Para entonces, con una mayoría de edad anticipada desde la misma aprobación de la Constitución que garantizaba el Estado de Derecho, ya tenía muy claro de qué iba la política, incluso me apasionaba, como a la inmensa mayoría, desde que había tenido la ocasión de asistir a mi primer mitin, en Triana y con Felipe González y Alfonso Guerra como oradores principales, con la música de Lole y Manuel. ¡¡¡Casi ná!!! El caso es que cuando más contenta estaba con las perspectivas de cambio para una España con un retraso acumulado de 40 años y para una Andalucía secularmente olvidada, llegó Tejero al Congreso con sus gritos, escenificando su personal conversión del ruido de sables en realidad, aprovechando la crisis abierta con la dimisión de Suárez. Aquella tarde me enteré de lo que estaba pasando en la misma facultad, alguien escuchaba la radio y avisó. Asustados nos reunimos un grupo de amigos y amigas en un piso de estudiantes y empezó una larga sucesión de horas en que nadie sabía muy bien lo que iba a ocurrir y en la que los rumores corrían de aquí para allá como un furioso y mareante oleaje que nos tenía absolutamente desconcertados.

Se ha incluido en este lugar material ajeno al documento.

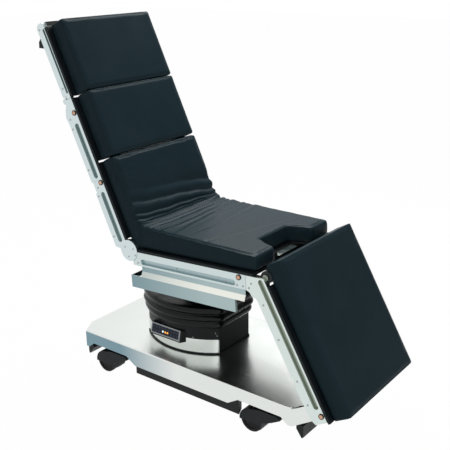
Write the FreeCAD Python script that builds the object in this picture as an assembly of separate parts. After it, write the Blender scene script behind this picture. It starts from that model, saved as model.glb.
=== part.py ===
import FreeCAD, Part
import math
import os

# Operating table on a wheeled pedestal base, in millimetres.
# X runs from the head end to the foot end, Y from the near side to the far side, Z up.
# Each section of the table top is drawn lying flat in its own frame, with its hinge at the
# zero point, X toward the foot and Z toward the patient, and is then turned to its rest angle.

Vec = FreeCAD.Vector

# Posture at rest
TOP_TILT = 3.2
BACK_ANGLE = 64.56
LEG_ANGLE = 60.05

# Table top
PAD_WIDTH = 520.0
PAD_HEIGHT = 87.0
PAD_EDGE = 7.0
PAD_GAP = 1.0
BOARD_INSET = 2.0
BOARD_LIFT = 0.4
BOARD_HEIGHT = 10.0
SIDE_GAP = 2.0
PLATE = 18.0
GROOVE_DEPTH = 12.0
PLATE_HEIGHT = 66.0
SEAT_PLATE_HEIGHT = 57.0
HEAD_PLATE_HEIGHT = 44.0

# Seat section, from the back hinge to the leg hinge
SEAT_LENGTH = 668.0
SEAT_PAD_END = 625.6
CREASE_X = 44.0
CREASE_Z = 107.0
SEAT_FRONT_HEIGHT = 74.0
CREASE_RELIEF = 12.0
CUTOUT_DEPTH = 100.0
CUTOUT_MOUTH = 280.0
CUTOUT_INNER = 190.0

# Back sections, measured from the back hinge toward the head
LOWER_BACK_LENGTH = 382.0
UPPER_BACK_LENGTH = 281.0
HEAD_LENGTH = 302.0
HEAD_OVERHANG = 22.0
BACK_CREASE_X = 83.0
PLATE_STEP = 69.0

# Leg section
LEG_PAD_START = 41.4
LEG_PAD_LENGTH = 616.0
LEG_PLATE_END = 563.0

# Hinges, buttons and fits
KNUCKLE_RADIUS = 45.0
HINGE_CLEARANCE = 1.5
BACK_SHAFT_RADIUS = 12.0
LEG_PIN_RADIUS = 12.0
HEAD_PIN_RADIUS = 6.0
BEARING_WALL = 12.0
RUNNING = 0.05
BUTTON_RADIUS = 10.9
BUTTON_PROUD = 3.0
BUTTON_TRAVEL = 3.0
BUTTON_CLEARANCE = 0.5
BUTTON_DROP = 13.0
PRONG_RADIUS = 5.5
PRONG_LENGTH = 80.0
TUBE_WALL = 3.0

# Where the back hinge stands above the floor, with the column at its lowest
BACK_HINGE_X = -249.6
BACK_HINGE_Z = 650.0

# Base
BASE_LENGTH = 1184.0
BASE_WIDTH = 560.0
BASE_TOP = 202.0
BASE_SHEET = 3.0
CORNER_X = 45.0
CORNER_Y = 78.0
APRON_LOW = 119.0
APRON_ARCH = 150.0
APRON_END = 126.0
APRON_END_REACH = 62.0
CHASSIS_BOTTOM = 81.0
CHASSIS_BEAM = 40.0
CHASSIS_SIDE_GAP = 5.0
CHASSIS_TOP = 197.0
CHASSIS_ARM_BOTTOM = 157.0
CHASSIS_PLATE_TOP = 140.0
CHASSIS_PLATE_BOTTOM = 124.0

# Casters
CASTER_END_INSET = 188.0
CASTER_SIDE_INSET = 75.0
CASTER_TRAIL = 70.0
WHEEL_RADIUS = 50.0
WHEEL_WIDTH = 24.0
CASTER_TOP = 113.0
HOOD_WIDTH = 76.0
HOOD_SKIN = 3.0
HOOD_WEB = 8.0
HOOD_EDGE = 44.0
STEM_RADIUS = 10.0
AXLE_RADIUS = 6.0

# Brake pedals
PEDAL_END_INSET = 36.0
PEDAL_SHAFT_Z = 106.0
PEDAL_SHAFT_RADIUS = 7.0
PEDAL_WIDTH = 102.0
PEDAL_SIDE_INSET = 38.0
PEDAL_REACH = 22.0
PEDAL_DROP = 42.0

# Column
COLUMN_X = -121.0
COLUMN_LENGTH = 394.0
COLUMN_END_WIDTH = 210.0
COLUMN_WIDTH = 360.0
GASKET_HEIGHT = 6.0
COVER_TOP = 270.0
COLLAR_TOP = 325.0
COVER_SHEET = 3.0
OUTER_TUBE_X = 200.0
OUTER_TUBE_Y = 150.0
OUTER_TUBE_WALL = 8.0
OUTER_TUBE_TOP = 435.0
OUTER_TUBE_BOTTOM = 86.0
TUBE_CLEARANCE = 0.5
INNER_TUBE_BOTTOM = 96.0
HEAD_PLATE_BOTTOM = 447.0
HEAD_PLATE = 12.0
HEAD_PLATE_X = 210.0
HEAD_PLATE_Y = 170.0
BELLOWS_TOP = 446.7
PLEAT_TOP = 424.0
PLEAT_BULGES = (20.0, 28.0, 25.0)
PLEAT_DEPTH = 13.0
PLEAT_NECK = 0.2
BELLOWS_SKIN = 4.0
BELLOWS_THROAT = 57.0
RAM_RADIUS = 30.0
ROD_RADIUS = 18.0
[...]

Que se han llevado a unos pocos para matarlos (Carrillo y Felipe González entre ellos), que han salido los tanques en Valencia, que va a llegar al hemiciclo alguien muy importante para explicar que se acabó lo que se daba, que si el Rey los apoya, que si para nada…el caso es que hasta que don Juan Carlos I no apareció en TV dirigiéndose a los militares para que desistieran de su empeño y tranquilizando a los españoles, no respiré aliviada y pude echar un sueño al menos por unas horas. Si se me habían escapado unas lagrimas en el funeral televisado del Caudillo, supongo que contagiada del duelo general, la tarde del intento golpista no paré de llorar de miedo. Y no sólo por mí y por la amenazada democracia, sino por mi padre, al que consideraba en peligro presente y futuro por pertenecer a la Guardia Civil y tenerlo a él y a toda la familia lejos en Málaga.

Lo que ocurrió desde la mañana del día posterior y en los siguientes hizo que me sintiera, por primera vez a mis 21 años, orgullosa del pueblo español y de ser parte de él. Fue en aquellos momentos cuando comprendí que el poder está en la ciudadanía y que nadie puede arrebatarnos la libertad propia ni colectiva en nombre de nada ni de nadie. Después vendría el triunfo del socialismo y unos años trepidantes de una alegría y una ilusión desconocidas hasta entonces. Quienes por edad podíamos comparar la sociedad y sus transformaciones permanentes con el marco vital anterior, tuvimos el privilegio que da vivir la historia sintiéndonos los protagonistas principales. Fue una vorágine de cambios permanentes en todos los frentes, sabiendo que la libertad no sólo se conquista día a día, ley a ley, sino que hay que mimarla para conservarla, siendo sus fieles guardianes.

Después llegó poco a poco la normalización democrática y se esfumaron para siempre los miedos a una forzada involución. Hoy, quienes nacieron cuando todo había cambiado no son conscientes de que hubo un tiempo en que nada era igual. Está bien que tengan la tranquilidad que da vivir la democracia conquistada y que no haya lugar en su vida, ni en las nuestras, para temores de ninguna clase. Cuando se rememore el 23- F, tal denominación no les dirá mucho o incluso les parecerá un rollo más, pero bajo ella se encuentra el día en que la democracia pudo haber acabado a manos de una pandilla de falsos salvadores de nuestro país.